Si vous avez été attentifs, hier soir au moment de la prière eucharistique, vous aurez compris que nous étions vraiment présents au soir de la Cène. Nous disions en effet La veille du jour où il devait souffrir pour nous, c’est-à-dire aujourd’hui… Aujourd’hui, Vendredi saint, nous ne célébrons pas la messe car la liturgie nous transporte véritablement au pied de la Croix avec Marie, Jean et les saintes Femmes. Nous sommes là pour nous associer à l’offrande de Jésus. C’est l’évangile qui va nous faire entrer dans la communion au mystère de notre rédemption, et plus particulièrement à travers trois paroles. Trois paroles qui sont propres à saint Jean. Trois paroles qui nous disent le mystère de l’agneau immolé et de l’Église naissante qui communie au don de son Époux. Puis nous vénèrerons la croix: ce que nous aurons entendu, nous manifesterons que nous voulons en vivre. Enfin, par la communion sacramentelle, nous recevrons en nous le mystère de notre rédemption, pour le faire nôtre totalement. Afin de compléter en notre chair la passion du Seigneur, pour son corps qui est l’Église.

 

Femme, voici ton fils.

Femme. C’est ainsi que Jésus avait appelé Marie aux Noces de Cana, ce jour où il avait annoncé son Heure.

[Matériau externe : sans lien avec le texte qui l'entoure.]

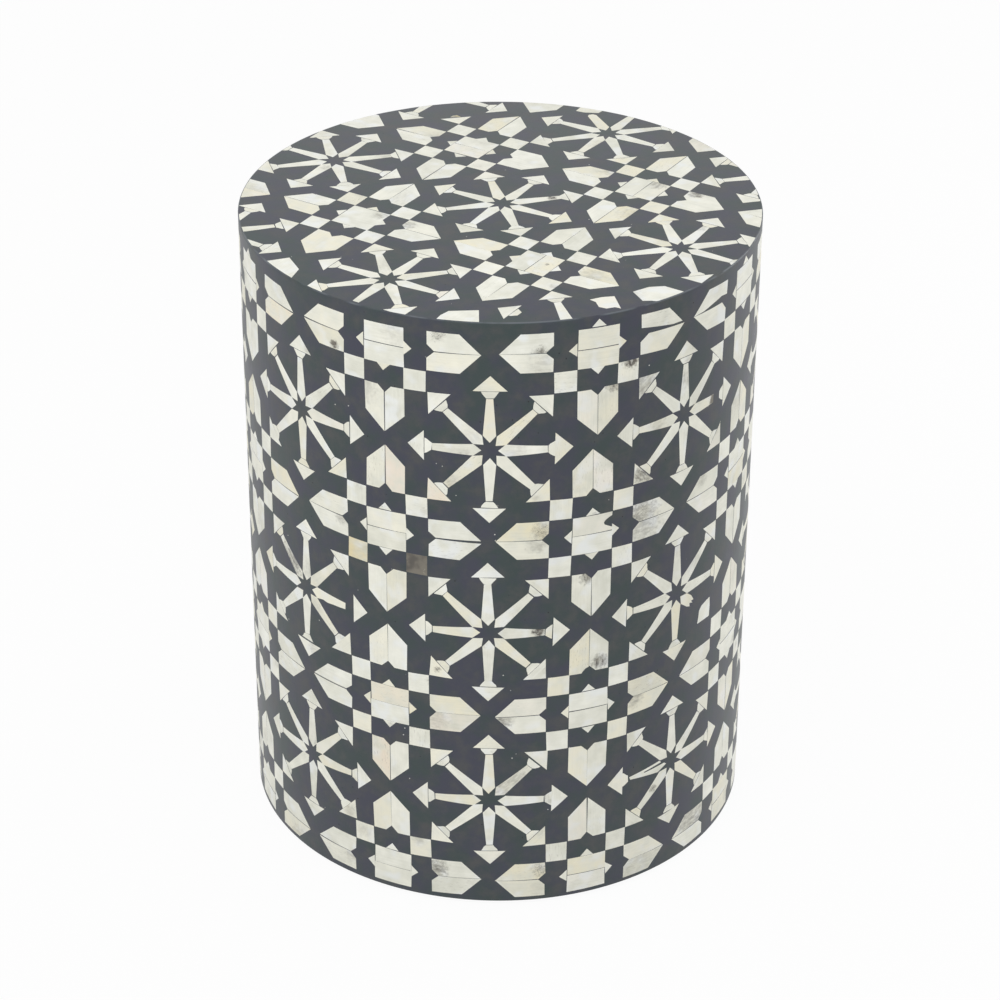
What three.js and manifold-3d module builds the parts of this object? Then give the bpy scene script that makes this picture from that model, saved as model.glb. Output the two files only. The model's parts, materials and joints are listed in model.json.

L’Heure de la glorification est arrivée et c’est maintenant. Et c’est à partir de cette même heure-là que le disciple la prit chez lui. Jean, le disciple bien-aimé, a écrit des pages magnifiques pour que nous nous sachions enfants de ce Dieu qui a tant aimé le monde. Aujourd’hui, Jean est là en notre nom à tous et à travers lui, c’est de nous que Marie devient la mère. Elle avait engendré le Verbe fait chair. Elle est là pour nous engendrer, prémisses de l’Église, et que nous devenions fils dans le Fils, que nous donnions à son divin Fils comme une humanité de surcroît. Marie est la première église qui engendre déjà des enfants. L’eau de l’Esprit et le sang de la Passion vont bientôt couler du côté transpercé. Ce sont l’eau du baptême et le sang de l’Eucharistie. L’Église naît du côté transpercé de Jésus comme Ève était née du côté d’Adam.

 

J’ai soif !

L’Église est au pied de la Croix mais Jésus est seul. Seul sur la croix, seul en face du monde, seul en face du Père. J’ai soif! Les crucifiés souffrent atrocement de la soif mais aujourd’hui cette soif du Christ est le signe d’une autre soif. Comme autrefois avec la Samaritaine lorsqu’il mendiait un peu d’eau au bord du puits: Donne-moi à boire. C’est la soif du désir de Dieu, ce désir qu’à Dieu de nous rendre participants de sa nature divine c’est-à-dire au mystère même de son Amour: Père, je veux que là où je suis, eux aussi soient avec moi. Voilà le désir de Dieu… qui a pris le risque que nous nous fermions à ce bonheur car Il nous veut libres. Dieu a pris le risque du péché de l’homme et face à ce péché, le désir de Dieu est devenu un cri sur la croix. J’ai soif! C’est le cri de l’amour de Dieu qui ne peut se résoudre au gâchis de notre péché.

 

Tout est accompli.

Jésus, ayant aimé les siens qui étaient dans le monde, les aima jusqu’au bout. Oui, Tout est accompli! Les prophéties sont accomplies. Et tout est fini. Scandale pour les Juifs, Folie pour les païens que cet accomplissement. Jésus, qui était de condition divine, s’est anéanti, Il a accepté de tout perdre ou plus exactement de tout donner. Il a donné ses vêtements, il a donné Marie. Crucifié avec des malfaiteurs, Il a donné son honneur. Défiguré par la douleur, Il a donné sa beauté. Il a donné son Corps et son sang à travers les crachats, les coups et les blessures. Il a donné sa vie: Ma vie nul ne la prend mais c’est moi qui la donne. Au moment même où Il remet son Esprit au Père, il commence à le donner à son Église: Inclinant la tête, Il livra son Esprit. Il a donné sa mort et il remet son corps sans vie entre nos mains. Dépouillé de tout, Jésus n’est qu’amour : amour du Père et amour de ses frères les hommes pour qui Il a tout donné. Déjà, de cet amour commence à jaillir la vie de l’Esprit qu’il donne. C’est une vie nouvelle, une vie jusque-là inimaginable à laquelle nous allons communier en recevant son corps martyrisé. Nous allons alors entrer totalement, avec toute notre personne, dans le mystère de notre rédemption. Tout est accompli. C’est aussi un cri de victoire prononcé par Jésus dans l’abîme de la douleur. Tout est accompli. C’est déjà le murmure de la victoire de l’amour de Dieu.